At senior prom in high school. Some guy causing problems. Says he wants to kill me. I go alone with him into an isolated hallway to talk. He starts to slice at my neck. I have scissors and lunge to attack him. He says I won’t do it. I cut him, deep enough to hurt but not deep enough to kill.

I run out- go to staff lounge and try to find someone to talk to. Very upset. See Professor Johnson- try to talk to him but he’s wasted. No one seems to notice me or care. See another man walking towards us from outside, he’s with a girl who’s hanging all over him. Turns out to be Prof J’s brother- I am able to talk to him but everything with him is sexually charged and it doesn’t seem he’s really concerned with my situation.

The guy who cut me lingering outside of the room (all glass walls) leaning on a gravestone fucked up, falling over. Graves outside.

Picked up by a police officer in a purple car. I am happy to be with her, she says she’s arrested the guy. I’m going somewhere to give testimony.
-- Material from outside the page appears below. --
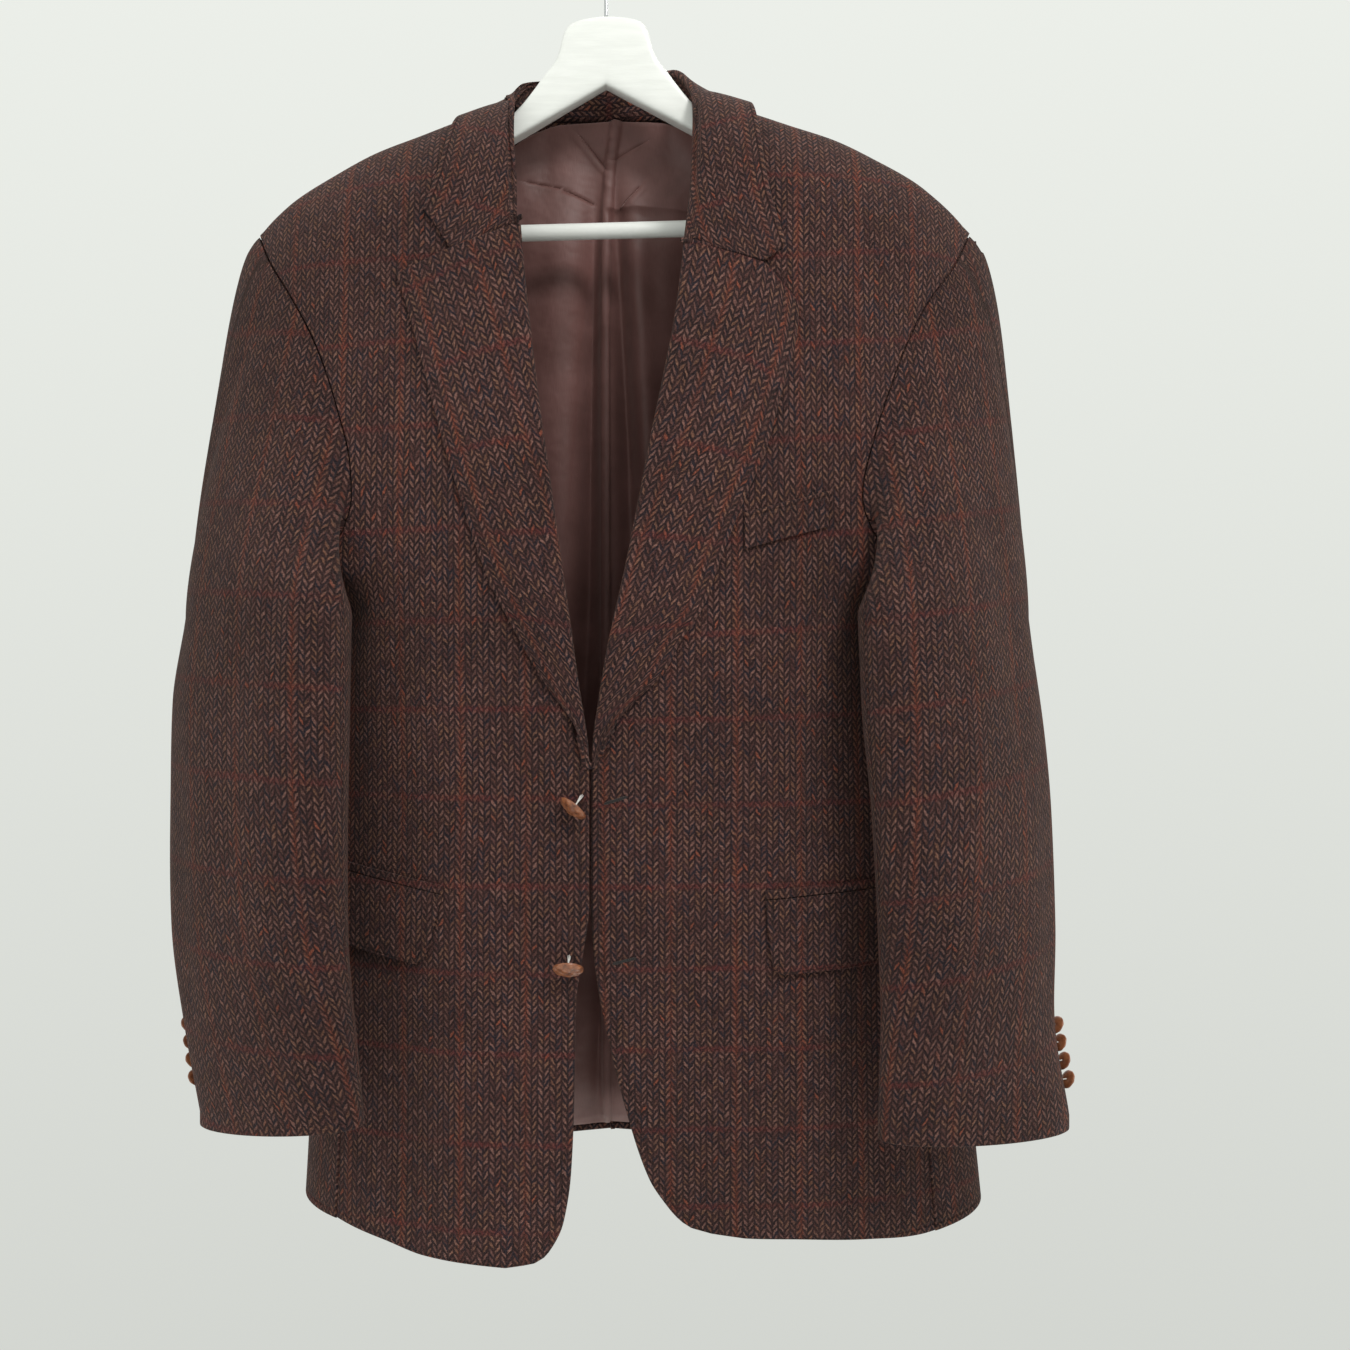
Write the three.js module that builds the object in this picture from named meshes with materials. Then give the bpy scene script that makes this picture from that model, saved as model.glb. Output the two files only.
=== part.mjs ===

Huge building, lots of windows, lit up at night. Can see inside to staircases and rooms from outside. Nuns and nurses walking around. MB at one of the entrances- I run past him. Run up the steps fervently.

Old man in priest tunic at very top of building. Bridge leading out into the sky. Bridge is black, mechanical, imposing. He’s holding a device that will “turn the bridge on”. I have a premonition and implore him to evacuate the building- that the bridge is going to malfunction.

In a grocery store at close, trying to get food free but unable to. Someone gives me a crazy haircut and I love it.

With Pat and Paul at some old stoner guy's shop. He has our bong and we watch some series that just came out. Motif of watching this series through night in different situations- alone, with parents. Cross between Weeds and Boardwalk Empire.


Memory of dream from months ago- flood, entire city devastated, under water, toys, household objects floating in the river that became the town. In a house, under water, room with little girl floating out window, chasing after her doll- drowning.